Estudava frases, passes, gestos, incutia a mim mesmo uma vontade inabalável de empurrar a decisão e depois, chegava o momento, chegava ela e eis que a coragem se ia pelo cano e assim ficava remordendo as palavras imprestáveis.
Mais valera o sofrimento de Tristão por Isolda, de Romeu por Julieta, de Pedro por Inês, de Sansão por Dalila, de Páris por Helena, de Marco António por Cleópatra, de Vadim Maarslov por Mata Hari que embora tivessem acabado mal, pelo que é conhecido, viveram amantíssimos enquanto estiveram vivos!

Um dia fez-se um clique qualquer e - já nem sei bem como - foi nas férias quando fomos à matinée no cine Caparica ver o "Alamo" - enquanto o David Crocket ia despachando o exército de Sant' Anna - quase torci o pescoço para lhe dar um beijo na boca, meio desajeitado e ela olhou para mim sem surpresa, sorriu, deu-me a mão, pôs a cabeça no meu ombro e ficámos a namorar(?) o resto daquelas férias!
Afinal era tão simples...

11 de julho de 2020

EU CONHEÇO-TE!

Eu oiço os teus passos mesmo antes de apareceres.
Eu vejo os teus olhos mesmo sem me olhares.
Eu conheço os teus gestos mesmo quando dormes.
Eu sinto a tua respiração mesmo quando não estás.
Eu conheço-te!

E, vinhas de longe, nas cartas de letra redonda
embrulhadas em sobrescritos azuis
com aquelas bolinhas desenhadas sobre os "is"
que terminavam sempre com uns lábios num beijo
antes do nome pelo qual gostavas que eu te chamasse.

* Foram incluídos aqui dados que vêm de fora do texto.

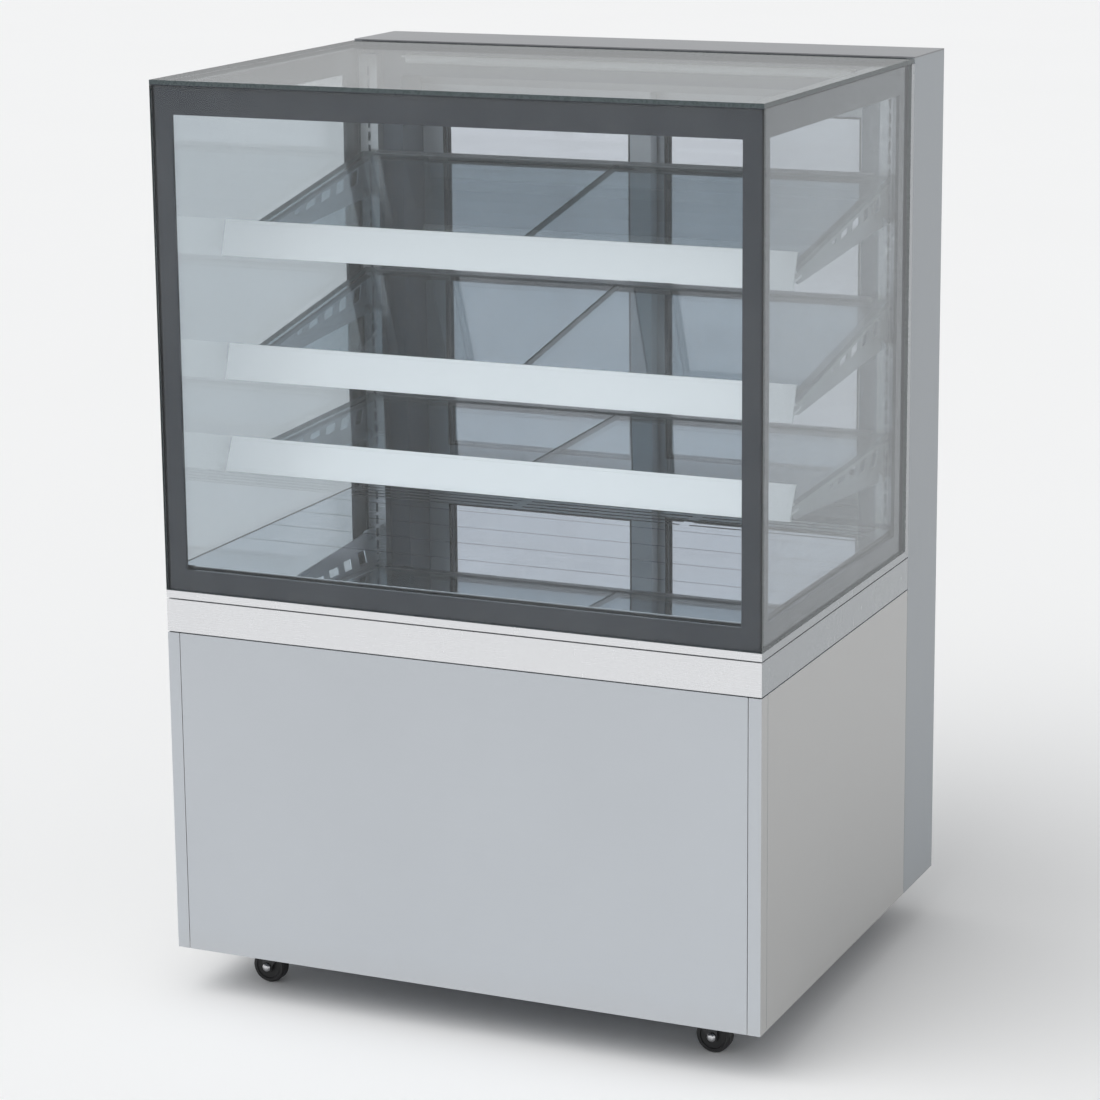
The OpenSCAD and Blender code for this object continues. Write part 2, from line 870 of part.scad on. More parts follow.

Chegavas e ficavas comigo, à beira mar, sobre as rochas,

onde te lia e relia, a ouvir os ecos do mar e de ti.
Cada encontro era uma espécie de desencontro
sempre nos encontrávamos, como se fosse a primeira vez
sempre com aquela sombra de que seria a última,
sempre com a sensação de que um de nós estava de partida.

E, no entanto, durante anos, paixão foste festa e vício,
rosa e cicuta, ranço e perfume, mel e azedume
um extremo e o outro, sem equilíbrio, sem termo médio,
sem palavras certas para tanto fogo e tanta magoa.
Com paixão vivi que sem poder viver com ela
sem ela, não viveria..

Amarei outras mulheres? Ou amar-te-ei em outras?

SUAVE COMO UMA PENA




Quem explode de raiva
também pode explodir de amor!
A vida já é uma corrida.
então quando acariciar, abraçar, beijar,
demore o tempo que desejar...
mas seja suave, como uma pena.

HÁ UM MISTÉRIO QUALQUER

Há um mistério qualquer nestas noites de Verão em que os céus se mostram tão arrumados para além da transparência com a Lua, quase redonda, no sítio certo e duas Ursas, Orion, Cassiopeia, Touro mais algumas parece desenhadas a régua e esquadro no inalcansável do espaço como lantejoulas prata no xaile negro da fadista.
Há um mistério qualquer nestes momentos que desejamos em "câmara lenta" como demoramos no paladar a garfada do nosso pitéu favorito ou um gole de bom vinho; atrasamos a mão naquele afago por um corpo que estremece por dentro ou a tremura de uns lábios que se demoram naquele beijo sedutor.
Há um mistério qualquer nestes momentos que contrariamos a pressa do tempo para sentirmos, mais tempo, o Paraíso.